→ **What you should do**
Take the listing and print it in full, exactly as given.

== Information supplied

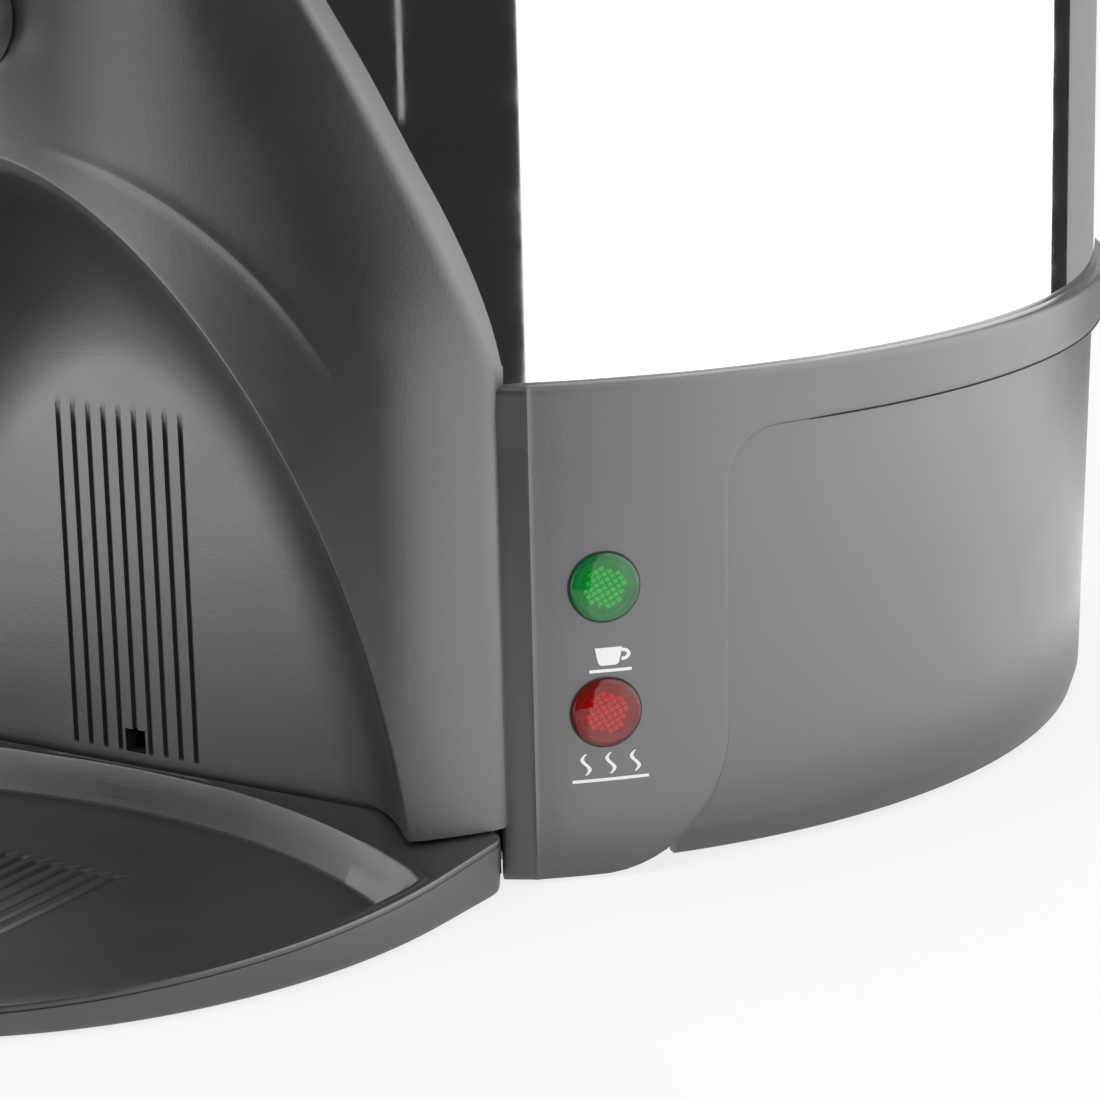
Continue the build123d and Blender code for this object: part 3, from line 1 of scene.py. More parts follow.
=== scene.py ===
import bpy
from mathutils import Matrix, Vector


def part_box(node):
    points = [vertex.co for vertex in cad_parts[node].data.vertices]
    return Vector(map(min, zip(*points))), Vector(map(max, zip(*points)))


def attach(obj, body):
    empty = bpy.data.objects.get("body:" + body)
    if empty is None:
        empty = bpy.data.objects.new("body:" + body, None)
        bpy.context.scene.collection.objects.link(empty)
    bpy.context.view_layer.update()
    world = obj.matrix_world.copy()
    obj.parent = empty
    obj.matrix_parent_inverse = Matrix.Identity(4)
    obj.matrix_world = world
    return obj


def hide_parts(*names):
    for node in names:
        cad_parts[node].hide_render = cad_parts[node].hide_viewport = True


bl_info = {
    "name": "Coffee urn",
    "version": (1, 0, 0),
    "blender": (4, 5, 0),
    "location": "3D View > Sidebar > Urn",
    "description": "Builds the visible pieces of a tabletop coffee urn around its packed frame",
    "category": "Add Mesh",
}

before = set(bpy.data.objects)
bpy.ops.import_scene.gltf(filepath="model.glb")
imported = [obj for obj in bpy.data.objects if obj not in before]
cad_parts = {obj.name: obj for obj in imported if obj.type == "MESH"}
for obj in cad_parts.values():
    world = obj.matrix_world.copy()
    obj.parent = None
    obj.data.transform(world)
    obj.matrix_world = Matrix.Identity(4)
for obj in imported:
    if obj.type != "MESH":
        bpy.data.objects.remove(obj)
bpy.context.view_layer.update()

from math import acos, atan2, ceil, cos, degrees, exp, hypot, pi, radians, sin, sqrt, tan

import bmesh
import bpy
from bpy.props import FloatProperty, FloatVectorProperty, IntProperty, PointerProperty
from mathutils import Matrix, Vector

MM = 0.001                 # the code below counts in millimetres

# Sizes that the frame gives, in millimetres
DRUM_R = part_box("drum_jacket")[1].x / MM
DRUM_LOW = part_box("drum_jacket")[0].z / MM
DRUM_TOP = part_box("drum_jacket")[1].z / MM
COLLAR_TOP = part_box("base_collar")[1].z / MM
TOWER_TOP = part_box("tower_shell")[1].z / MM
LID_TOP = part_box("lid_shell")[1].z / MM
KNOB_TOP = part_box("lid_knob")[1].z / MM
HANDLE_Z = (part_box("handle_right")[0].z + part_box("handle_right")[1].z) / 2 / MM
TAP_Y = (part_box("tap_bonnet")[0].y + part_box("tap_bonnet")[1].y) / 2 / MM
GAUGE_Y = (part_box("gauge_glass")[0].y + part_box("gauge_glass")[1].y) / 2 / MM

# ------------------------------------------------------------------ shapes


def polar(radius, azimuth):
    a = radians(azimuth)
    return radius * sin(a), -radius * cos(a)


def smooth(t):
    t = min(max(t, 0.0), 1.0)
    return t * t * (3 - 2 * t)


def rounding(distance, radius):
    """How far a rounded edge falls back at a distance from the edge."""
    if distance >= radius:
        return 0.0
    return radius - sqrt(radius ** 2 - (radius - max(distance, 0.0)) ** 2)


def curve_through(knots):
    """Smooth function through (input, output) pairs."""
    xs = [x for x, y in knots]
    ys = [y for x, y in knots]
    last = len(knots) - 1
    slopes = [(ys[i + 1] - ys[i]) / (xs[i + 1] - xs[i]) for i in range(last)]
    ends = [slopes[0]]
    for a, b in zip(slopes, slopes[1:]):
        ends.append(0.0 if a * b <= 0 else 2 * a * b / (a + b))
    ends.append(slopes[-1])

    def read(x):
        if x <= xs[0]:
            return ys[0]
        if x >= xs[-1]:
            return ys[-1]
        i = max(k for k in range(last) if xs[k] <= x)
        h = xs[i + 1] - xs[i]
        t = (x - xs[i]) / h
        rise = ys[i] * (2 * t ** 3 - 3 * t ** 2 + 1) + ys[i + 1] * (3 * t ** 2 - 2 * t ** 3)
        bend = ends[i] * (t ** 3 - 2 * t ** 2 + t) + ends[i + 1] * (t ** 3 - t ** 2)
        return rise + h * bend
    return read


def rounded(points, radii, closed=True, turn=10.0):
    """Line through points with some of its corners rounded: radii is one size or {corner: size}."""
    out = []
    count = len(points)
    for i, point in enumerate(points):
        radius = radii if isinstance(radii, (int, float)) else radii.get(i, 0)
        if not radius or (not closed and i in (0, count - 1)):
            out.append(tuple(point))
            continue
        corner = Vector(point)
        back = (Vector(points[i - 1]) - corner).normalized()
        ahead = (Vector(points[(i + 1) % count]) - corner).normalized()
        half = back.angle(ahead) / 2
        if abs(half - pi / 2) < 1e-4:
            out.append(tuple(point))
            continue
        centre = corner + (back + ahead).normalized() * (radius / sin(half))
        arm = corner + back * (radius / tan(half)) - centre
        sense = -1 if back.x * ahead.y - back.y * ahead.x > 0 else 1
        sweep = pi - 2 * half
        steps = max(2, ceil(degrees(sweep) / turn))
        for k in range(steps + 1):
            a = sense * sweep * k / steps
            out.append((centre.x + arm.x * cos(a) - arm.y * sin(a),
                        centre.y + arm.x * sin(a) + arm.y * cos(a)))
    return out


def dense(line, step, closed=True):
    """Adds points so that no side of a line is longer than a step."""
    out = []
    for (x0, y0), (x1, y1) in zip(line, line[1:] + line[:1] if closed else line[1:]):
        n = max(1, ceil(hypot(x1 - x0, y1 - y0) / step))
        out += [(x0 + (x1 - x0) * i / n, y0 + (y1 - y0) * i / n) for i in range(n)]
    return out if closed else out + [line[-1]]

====

→ **Problem solution**
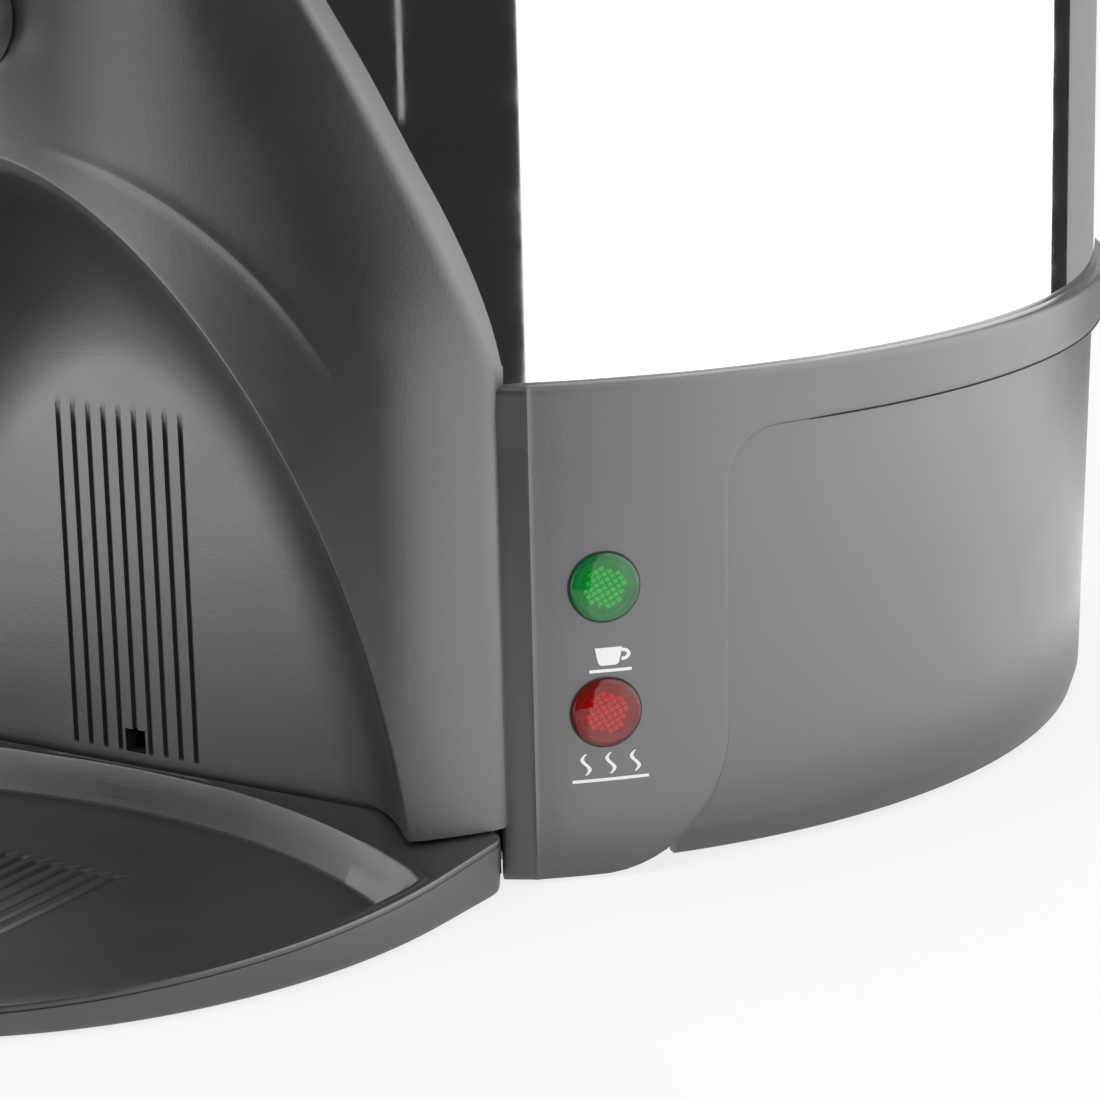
Continue the build123d and Blender code for this object: part 3, from line 1 of scene.py. More parts follow.
=== scene.py ===
import bpy
from mathutils import Matrix, Vector


def part_box(node):
    points = [vertex.co for vertex in cad_parts[node].data.vertices]
    return Vector(map(min, zip(*points))), Vector(map(max, zip(*points)))


def attach(obj, body):
    empty = bpy.data.objects.get("body:" + body)
    if empty is None:
        empty = bpy.data.objects.new("body:" + body, None)
        bpy.context.scene.collection.objects.link(empty)
    bpy.context.view_layer.update()
    world = obj.matrix_world.copy()
    obj.parent = empty
    obj.matrix_parent_inverse = Matrix.Identity(4)
    obj.matrix_world = world
    return obj


def hide_parts(*names):
    for node in names:
        cad_parts[node].hide_render = cad_parts[node].hide_viewport = True


bl_info = {
    "name": "Coffee urn",
    "version": (1, 0, 0),
    "blender": (4, 5, 0),
    "location": "3D View > Sidebar > Urn",
    "description": "Builds the visible pieces of a tabletop coffee urn around its packed frame",
    "category": "Add Mesh",
}

before = set(bpy.data.objects)
bpy.ops.import_scene.gltf(filepath="model.glb")
imported = [obj for obj in bpy.data.objects if obj not in before]
cad_parts = {obj.name: obj for obj in imported if obj.type == "MESH"}
for obj in cad_parts.values():
    world = obj.matrix_world.copy()
    obj.parent = None
    obj.data.transform(world)
    obj.matrix_world = Matrix.Identity(4)
for obj in imported:
    if obj.type != "MESH":
        bpy.data.objects.remove(obj)
bpy.context.view_layer.update()

from math import acos, atan2, ceil, cos, degrees, exp, hypot, pi, radians, sin, sqrt, tan

import bmesh
import bpy
from bpy.props import FloatProperty, FloatVectorProperty, IntProperty, PointerProperty
from mathutils import Matrix, Vector

MM = 0.001                 # the code below counts in millimetres

# Sizes that the frame gives, in millimetres
DRUM_R = part_box("drum_jacket")[1].x / MM
DRUM_LOW = part_box("drum_jacket")[0].z / MM
DRUM_TOP = part_box("drum_jacket")[1].z / MM
COLLAR_TOP = part_box("base_collar")[1].z / MM
TOWER_TOP = part_box("tower_shell")[1].z / MM
LID_TOP = part_box("lid_shell")[1].z / MM
KNOB_TOP = part_box("lid_knob")[1].z / MM
HANDLE_Z = (part_box("handle_right")[0].z + part_box("handle_right")[1].z) / 2 / MM
TAP_Y = (part_box("tap_bonnet")[0].y + part_box("tap_bonnet")[1].y) / 2 / MM
GAUGE_Y = (part_box("gauge_glass")[0].y + part_box("gauge_glass")[1].y) / 2 / MM

# ------------------------------------------------------------------ shapes


def polar(radius, azimuth):
    a = radians(azimuth)
    return radius * sin(a), -radius * cos(a)


def smooth(t):
    t = min(max(t, 0.0), 1.0)
    return t * t * (3 - 2 * t)


def rounding(distance, radius):
    """How far a rounded edge falls back at a distance from the edge."""
    if distance >= radius:
        return 0.0
    return radius - sqrt(radius ** 2 - (radius - max(distance, 0.0)) ** 2)


def curve_through(knots):
    """Smooth function through (input, output) pairs."""
    xs = [x for x, y in knots]
    ys = [y for x, y in knots]
    last = len(knots) - 1
    slopes = [(ys[i + 1] - ys[i]) / (xs[i + 1] - xs[i]) for i in range(last)]
    ends = [slopes[0]]
    for a, b in zip(slopes, slopes[1:]):
        ends.append(0.0 if a * b <= 0 else 2 * a * b / (a + b))
    ends.append(slopes[-1])

    def read(x):
        if x <= xs[0]:
            return ys[0]
        if x >= xs[-1]:
            return ys[-1]
        i = max(k for k in range(last) if xs[k] <= x)
        h = xs[i + 1] - xs[i]
        t = (x - xs[i]) / h
        rise = ys[i] * (2 * t ** 3 - 3 * t ** 2 + 1) + ys[i + 1] * (3 * t ** 2 - 2 * t ** 3)
        bend = ends[i] * (t ** 3 - 2 * t ** 2 + t) + ends[i + 1] * (t ** 3 - t ** 2)
        return rise + h * bend
    return read


def rounded(points, radii, closed=True, turn=10.0):
    """Line through points with some of its corners rounded: radii is one size or {corner: size}."""
    out = []
    count = len(points)
    for i, point in enumerate(points):
        radius = radii if isinstance(radii, (int, float)) else radii.get(i, 0)
        if not radius or (not closed and i in (0, count - 1)):
            out.append(tuple(point))
            continue
        corner = Vector(point)
        back = (Vector(points[i - 1]) - corner).normalized()
        ahead = (Vector(points[(i + 1) % count]) - corner).normalized()
        half = back.angle(ahead) / 2
        if abs(half - pi / 2) < 1e-4:
            out.append(tuple(point))
            continue
        centre = corner + (back + ahead).normalized() * (radius / sin(half))
        arm = corner + back * (radius / tan(half)) - centre
        sense = -1 if back.x * ahead.y - back.y * ahead.x > 0 else 1
        sweep = pi - 2 * half
        steps = max(2, ceil(degrees(sweep) / turn))
        for k in range(steps + 1):
            a = sense * sweep * k / steps
            out.append((centre.x + arm.x * cos(a) - arm.y * sin(a),
                        centre.y + arm.x * sin(a) + arm.y * cos(a)))
    return out


def dense(line, step, closed=True):
    """Adds points so that no side of a line is longer than a step."""
    out = []
    for (x0, y0), (x1, y1) in zip(line, line[1:] + line[:1] if closed else line[1:]):
        n = max(1, ceil(hypot(x1 - x0, y1 - y0) / step))
        out += [(x0 + (x1 - x0) * i / n, y0 + (y1 - y0) * i / n) for i in range(n)]
    return out if closed else out + [line[-1]]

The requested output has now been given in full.